Ames, Iowa Iowa State's run of glorified exhibitions and scattered tests are over, as Big 12 play starts next week.
The Cyclones will have to play much better than they did on Saturday to have a chance in one of the nation's toughest leagues.
Melvin Ejim scored 15 points and grabbed 15 rebounds and Iowa State closed out nonconference play by with a thoroughly unimpressive 67-65 win over woeful Mississippi Valley State.
Scott Christopherson added 11 points for the Cyclones (10-3), who've now won five straight heading into Big 12 play. But they let one of the worst Division I teams in the country hang around until the end, a fact that disgusted coach Fred Hoiberg so much that he slammed a table as hard as he could in his postgame press conference.
Iowa State's defensive effort, which appeared to have improved over the past few weeks, had once again flummoxed the often-unflappable Hoiberg.
"Instead of buckling down, hitting the table and getting ready to get stops, we don't do it," said Hoiberg as he banged a table for emphasis. "We stand straight up and down, guys drive right by us. It's as a frustrating a thing as I can tell you guys."
Iowa State shot just 34.4 percent, allowing the Delta Devils to pull with 62-59 with 1:19 left. But the Cyclones' defense finally came up with a big stop, and Ejim buried two free throws with 12.1 seconds left.
Cor-J Cox's 3 pulled the Delta Devils within two, but it came at the buzzer.
Terrence Joyner had 14 points for Mississippi Valley State (1-11), which dropped its seventh straight game.
The Delta Devils, like many teams in the Southwestern Athletic Conference, have played an utterly brutal schedule so far.

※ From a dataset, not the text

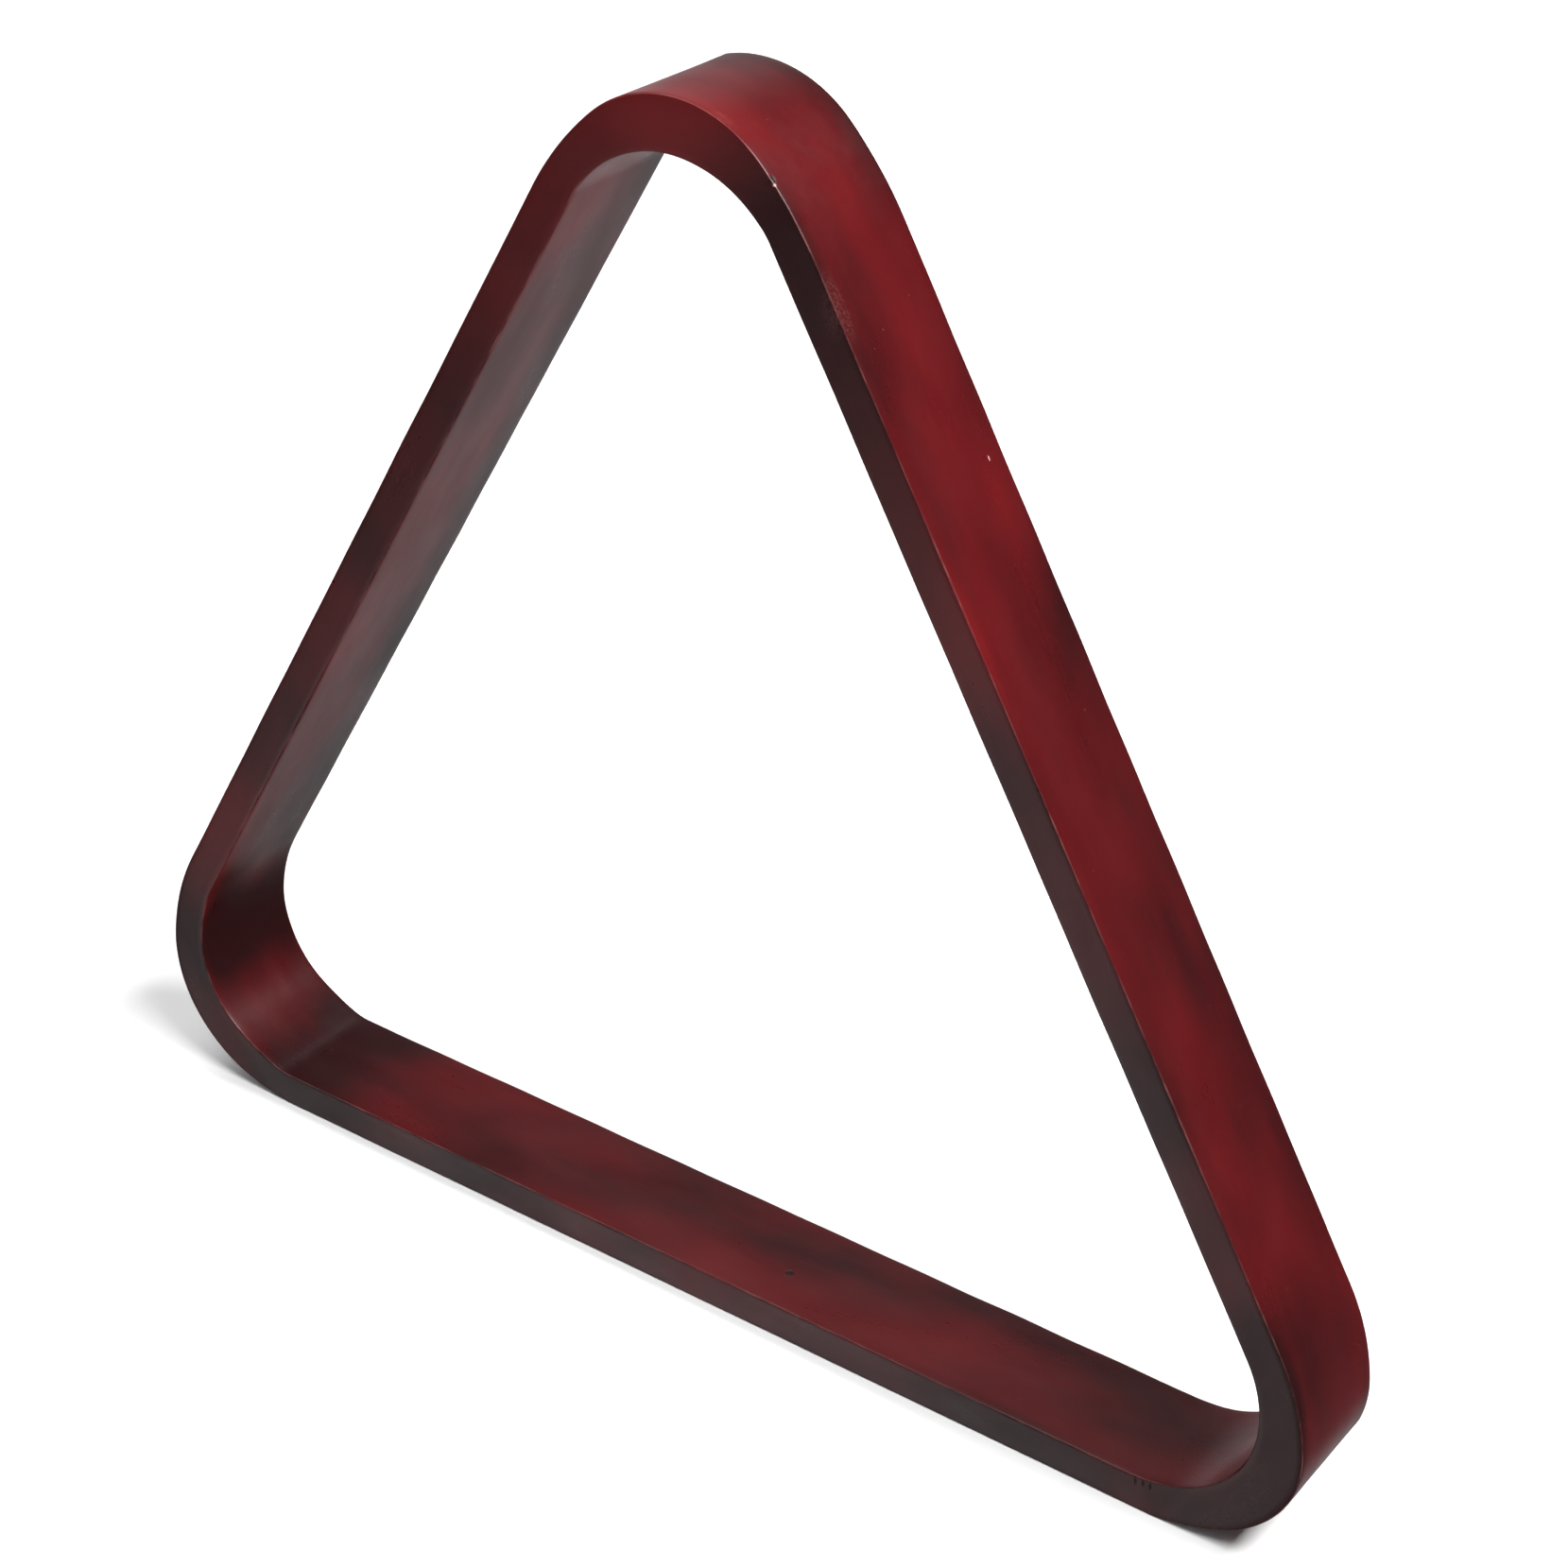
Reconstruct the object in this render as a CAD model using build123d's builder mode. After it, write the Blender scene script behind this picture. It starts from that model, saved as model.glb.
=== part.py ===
from build123d import *
import math
import os

# Triangle rack for fifteen pool balls: a glued wooden frame that stands on its bottom rail.
# X runs along the bottom rail, Y through the depth of the frame (its front face is at -Y), and Z is up.
# The origin is the middle of the bottom rail's underside. Lengths are in millimetres, angles in degrees.

# Driving dimensions
BALL_DIAMETER = 57.15
BALLS_ON_A_SIDE = 5
BALL_CLEARANCE = 0.43  # between the racked balls and each rail
RAIL_THICKNESS = 8.5
FRAME_DEPTH = 29.0
ARRIS_RADIUS = 0.7  # the sanded long edges of the frame

# Corners: one arc inside, and outside a tip arc that two flatter flank arcs blend into the rails
INNER_CORNER_RADIUS = 27.85
TIP_RADIUS = 27.8
FLANK_RADIUS = 63.5
FLANK_ANGLE = 21.1

# Glue joints between the rails and the corner blocks, each held by a front and a back dowel
JOINT_DISTANCE = 120.0  # from the middle of a side to its glue joints
DOWEL_DIAMETER = 4.0
DOWEL_HOLE_DIAMETER = 4.05
DOWEL_DEPTH_IN_RAIL = 12.0
DOWEL_DEPTH_IN_CORNER = 8.0
GLUE_ROOM = 0.5  # past each end of a dowel
DOWEL_SPACING = 14.0  # between the front and the back dowel
DOWEL_INSET = 3.3  # from a rail's inner wall to its dowels' axes
DOWEL_END_CHAMFER = 0.4
FLUTE_COUNT = 10
FLUTE_RADIUS = 0.25

# Derived dimensions. The balls' centres fill an equilateral triangle, whose inradius is its side / (2 * sqrt 3)
BALL_CENTRES_INRADIUS = (BALLS_ON_A_SIDE - 1) * BALL_DIAMETER / (2 * math.sqrt(3))
INNER_INRADIUS = BALL_CENTRES_INRADIUS + BALL_DIAMETER / 2 + BALL_CLEARANCE
OUTER_INRADIUS = INNER_INRADIUS + RAIL_THICKNESS
DOWEL_OFFSET = INNER_INRADIUS + DOWEL_INSET  # from the triangle's centre to the dowels' axes
DOWEL_LENGTH = DOWEL_DEPTH_IN_RAIL + DOWEL_DEPTH_IN_CORNER

# Outward directions in the plane of the frame: 0 is +X and 90 is +Z
RAILS = {"base_rail": -90.0, "right_rail": 30.0, "left_rail": 150.0}
CORNERS = {"right_corner": -30.0, "apex_corner": 90.0, "left_corner": 210.0}
CORNER_TO_RAIL = 60.0  # from a corner's direction to the directions of the two rails that it joins
QUARTER_TURN = 90.0
FRAME_PLANE = Plane(origin=(0, 0, OUTER_INRADIUS), x_dir=(1, 0, 0), z_dir=(0, -1, 0))

# Each rail ends in two joints: +1 is its counter-clockwise end, -1 its clockwise end
JOINTS = [
    ("base_rail", +1, "right_corner"),
    ("right_rail", -1, "right_corner"),
    ("right_rail", +1, "apex_corner"),
    ("left_rail", -1, "apex_corner"),
    ("left_rail", +1, "left_corner"),
    ("base_rail", -1, "left_corner"),
]


def flat_direction(angle):
    """Unit vector at this direction, in the frame plane's own two coordinates."""
    return Vector(math.cos(math.radians(angle)), math.sin(math.radians(angle)))


def outward(angle):
    """The same unit vector in space."""
    return Vector(math.cos(math.radians(angle)), 0, math.sin(math.radians(angle)))


def outer_corner_arcs(angle):
    """Draws the flank, tip and flank arcs of one outer corner, each tangent to the next and to the rails."""
    centre_shift = FLANK_RADIUS - TIP_RADIUS
    tip_inset = TIP_RADIUS + centre_shift * (1 - math.cos(math.radians(FLANK_ANGLE)))
    tip_centre = flat_direction(angle) * ((OUTER_INRADIUS - tip_inset) / math.cos(math.radians(CORNER_TO_RAIL)))
    tip_start = angle - CORNER_TO_RAIL + FLANK_ANGLE
    tip_end = angle + CORNER_TO_RAIL - FLANK_ANGLE
    first_centre = tip_centre - flat_direction(tip_start) * centre_shift
    last_centre = tip_centre - flat_direction(tip_end) * centre_shift
    first_flank = CenterArc(first_centre, FLANK_RADIUS, angle - CORNER_TO_RAIL, FLANK_ANGLE)
    CenterArc(tip_centre, TIP_RADIUS, tip_start, tip_end - tip_start)
    last_flank = CenterArc(last_centre, FLANK_RADIUS, tip_end, FLANK_ANGLE)
    return first_flank @ 0, last_flank @ 1


def routed_frame():
    """The frame as one profile, routed after glue-up. The pieces are cut from it, so they meet flush."""
    with BuildPart() as frame:
        with BuildSketch(FRAME_PLANE):
            with BuildLine():
                ends = [outer_corner_arcs(angle) for angle in CORNERS.values()]
                for (_, corner_end), (next_start, _) in zip(ends, ends[1:] + ends[:1]):
                    Line(corner_end, next_start)
            make_face()
        extrude(amount=FRAME_DEPTH / 2, both=True)
        with BuildSketch(FRAME_PLANE) as opening:
            RegularPolygon(INNER_INRADIUS, side_count=3, major_radius=False, rotation=CORNERS["apex_corner"])
            fillet(opening.vertices(), INNER_CORNER_RADIUS)
        extrude(amount=FRAME_DEPTH / 2, both=True, mode=Mode.SUBTRACT)
        fillet(frame.faces().filter_by(Axis.Y).edges(), ARRIS_RADIUS)
    return frame.part


def joint_plane(rail_angle, end):
    """Plane of a glue joint, centred between its dowels. Its normal points out of the rail's end."""
    along_rail = outward(rail_angle + QUARTER_TURN) * end
    return Plane(
        origin=FRAME_PLANE.origin + outward(rail_angle) * DOWEL_OFFSET + along_rail * JOINT_DISTANCE,
        x_dir=outward(rail_angle),
        z_dir=along_rail,
    )


def drill_dowel_holes(plane, depth):
    """Drills a joint's two dowel holes into the open part, against the plane's normal."""
    with Locations(plane):
        with GridLocations(0, DOWEL_SPACING, 1, 2):
            Hole(DOWEL_HOLE_DIAMETER / 2, depth + GLUE_ROOM)


def make_rail(name, frame):
    """A straight rail: the stretch of the frame between its two glue joints."""
    angle = RAILS[name]
    joints = [joint_plane(angle, end) for end in (+1, -1)]
    halfway_out = Plane(origin=FRAME_PLANE.origin + outward(angle) * INNER_INRADIUS / 2, z_dir=outward(angle))
    with BuildPart() as rail:
        add(frame)
        for joint in joints:
            split(bisect_by=joint, keep=Keep.BOTTOM)
        split(bisect_by=halfway_out, keep=Keep.TOP)
        for joint in joints:
            drill_dowel_holes(joint, DOWEL_DEPTH_IN_RAIL)
    rail.part.label = name
    export_step(rail.part, f"parts/{name}.step")


def make_corner(name, frame):
    """A rounded corner block: what the frame has beyond the glue joints of two rails."""
    joints = [joint_plane(RAILS[rail], end) for rail, end, corner in JOINTS if corner == name]
    with BuildPart() as corner:
        add(frame)
        for joint in joints:
            split(bisect_by=joint, keep=Keep.TOP)
        for joint in joints:
            drill_dowel_holes(-joint, DOWEL_DEPTH_IN_CORNER)
    corner.part.label = name
    export_step(corner.part, f"parts/{name}.step")


def make_dowel(name, joint, offset):
    """A fluted dowel with chamfered ends, across a glue joint, at this offset through the depth."""
    rail_end = Plane(
        origin=joint.origin + Vector(0, offset, 0) - joint.z_dir * DOWEL_DEPTH_IN_RAIL,
        x_dir=joint.x_dir,
        z_dir=joint.z_dir,
    )
    with BuildPart() as dowel:
        with BuildSketch(rail_end):
            Circle(DOWEL_DIAMETER / 2)
        extrude(amount=DOWEL_LENGTH)
        chamfer(dowel.edges().filter_by(GeomType.CIRCLE), DOWEL_END_CHAMFER)
        with BuildSketch(rail_end):
            with PolarLocations(DOWEL_DIAMETER / 2, FLUTE_COUNT):
                Circle(FLUTE_RADIUS)
        extrude(amount=DOWEL_LENGTH, mode=Mode.SUBTRACT)
    dowel.part.label = name
    export_step(dowel.part, f"parts/{name}.step")


os.makedirs("parts", exist_ok=True)
whole_frame = routed_frame()

for rail_name in RAILS:
    make_rail(rail_name, whole_frame)

for corner_name in CORNERS:
    make_corner(corner_name, whole_frame)

for rail_name, rail_end, corner_name in JOINTS:
    dowel_joint = joint_plane(RAILS[rail_name], rail_end)
    make_dowel(f"dowel_{rail_name}_{corner_name}_front", dowel_joint, -DOWEL_SPACING / 2)
    make_dowel(f"dowel_{rail_name}_{corner_name}_back", dowel_joint, +DOWEL_SPACING / 2)
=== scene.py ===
"""Looks of the wooden triangle rack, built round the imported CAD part.

The rack stands on its bottom rail: +X along that rail, +Y from the front face to the back, +Z up to the
apex. Shapes are worked out in millimetres round the middle of the opening, and turned into metres where a
mesh is made.
"""

import math
import random

import bmesh
import bpy
import numpy as np
from mathutils import Matrix, Vector


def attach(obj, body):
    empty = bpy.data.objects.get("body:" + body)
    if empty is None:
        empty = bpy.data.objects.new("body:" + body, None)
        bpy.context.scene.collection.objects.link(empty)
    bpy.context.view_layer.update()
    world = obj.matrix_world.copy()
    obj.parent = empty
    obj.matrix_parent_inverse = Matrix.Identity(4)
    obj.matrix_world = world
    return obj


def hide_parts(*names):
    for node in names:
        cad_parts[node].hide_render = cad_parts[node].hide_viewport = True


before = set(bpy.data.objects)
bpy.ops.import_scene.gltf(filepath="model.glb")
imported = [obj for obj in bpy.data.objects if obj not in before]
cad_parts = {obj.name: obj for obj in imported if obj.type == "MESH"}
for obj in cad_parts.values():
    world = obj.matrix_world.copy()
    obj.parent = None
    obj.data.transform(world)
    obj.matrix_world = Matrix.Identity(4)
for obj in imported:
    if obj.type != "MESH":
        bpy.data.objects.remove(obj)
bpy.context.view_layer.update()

# ---------------------------------------------------------------- sizes, in mm and degrees

MM = 0.001
INRADIUS = 95.0
THICKNESS = 8.5
DEPTH = 29.0
CENTRE_HEIGHT = INRADIUS + THICKNESS
JOINT = 120.0  # from the middle of a side to its glue joints
TO_RAIL = 60.0  # from a corner's direction to the directions of its two rails
PIVOT = JOINT / math.sin(math.radians(TO_RAIL))  # where a corner's two joint planes meet

ARRIS = 0.38  # radius, and how far it wanders either way
ARRIS_CHANGE = 0.12
WAVE_HEIGHT = 0.05  # about how deep sanding by hand has cut into the faces
RAIL_STATIONS = 201  # cross-sections along a rail, closer together at its ends
END_CROWDING = 72.0  # degrees of a sine: nearer 90 crowds them more
CORNER_STATIONS = 97
CORNER_HALF_LENGTH = 32.0  # along the middle of a corner block

DOWEL_HOLE_RADIUS = 4.05 / 2
DOWEL_SPREAD = 14.0 / 2
DOWEL_INSET = 3.3
DOWEL_REACH = {"rail": 12.5, "corner": 8.5}
HOLE_SIDES = 24

# Direction of each rail and corner from the middle of the opening: 0 is +X and 90 is +Z.
RAILS = {"right_rail": 30.0, "left_rail": 150.0, "base_rail": 270.0}
CORNERS = {"apex_corner": 90.0, "left_corner": 210.0, "right_corner": 330.0}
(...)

Saturday's matinee in Ames came on the heels of trips to Arkansas, Northwestern, Ole Miss, Florida and Wisconsin.
Iowa State star Royce White played just three minutes as he struggled with flu-like symptoms so bad that Hoiberg said he was vomiting in the hallway outside of Iowa State's locker room, and the Cyclones struggled mightily without their best player.
Without White, Iowa State's leading scorer and rebounder, the Cyclones took longer to put away Mississippi Valley State than previous high-major opponents.
The Delta Devils cut Iowa State's lead to 47-37 midway through the second half on a Terrance Joyner 3-pointer, and Kevin Burwell's 3 pulled Mississippi Valley State within 47-42.
Mississippi Valley State got as close as 54-49 with 5:38 left, but Ejim answered with a 3 and the Cyclones were able to hold off the Delta Devils — but just barely — the rest of the way.
"It's a matter of us not getting that killer mentality," Hoiberg said. "You have a chance to bury them, a team that's 1-10 going into this game, and you let them get back into the game."
The Cyclones went on an 18-2 run late in the first half, fueled by the play of McGee and Ejim off the bench, to go ahead 31-14 late in the first half. Iowa State got 24 points from its reserves in the opening half en route to a 36-23 lead.
That should have been enough, but Iowa State scored just 18 points in the first 15 minutes of the second half.
"You have it or you don't, and right now we don't have it," Hoiberg said. "We're looking for five guys to go out there and which five? Right now, I don't know. We'll throw it up for grabs for playing time."
The Cyclones, as was expected, suffered through some rough patches in non-league play as they tried to assimilate four transfers into their rotation.
Iowa State appears to be closer to competing in the Big 12 than it did six weeks ago — though it didn't look that way on Saturday.
The Cyclones shifted Chris Allen to point guard and Christopherson back to shooting guard in early December, and they haven't lost since. Chris Babb has found his niche behind the 3-point line, and White has given Iowa State scoring and rebounding in the paint.
Iowa State still isn't all the way there defensively though. The Cyclones held Mississippi Valley State to just two points in a nine-minute stretch in the first half, building a lead the Delta Devils couldn't overcome despite Iowa State's best efforts to throw it away.
But there aren't any supposed breathers left like Mississippi Valley State— a fact that will be driven home when Texas visits Wednesday night.
"I think we have the whole conference season to prove what type of team we can be," Christopherson said. "I think we have the kind of team that can do really well in this league and compete to play at the highest level of this league. But it doesn't really matter what I think. It matters what actually is."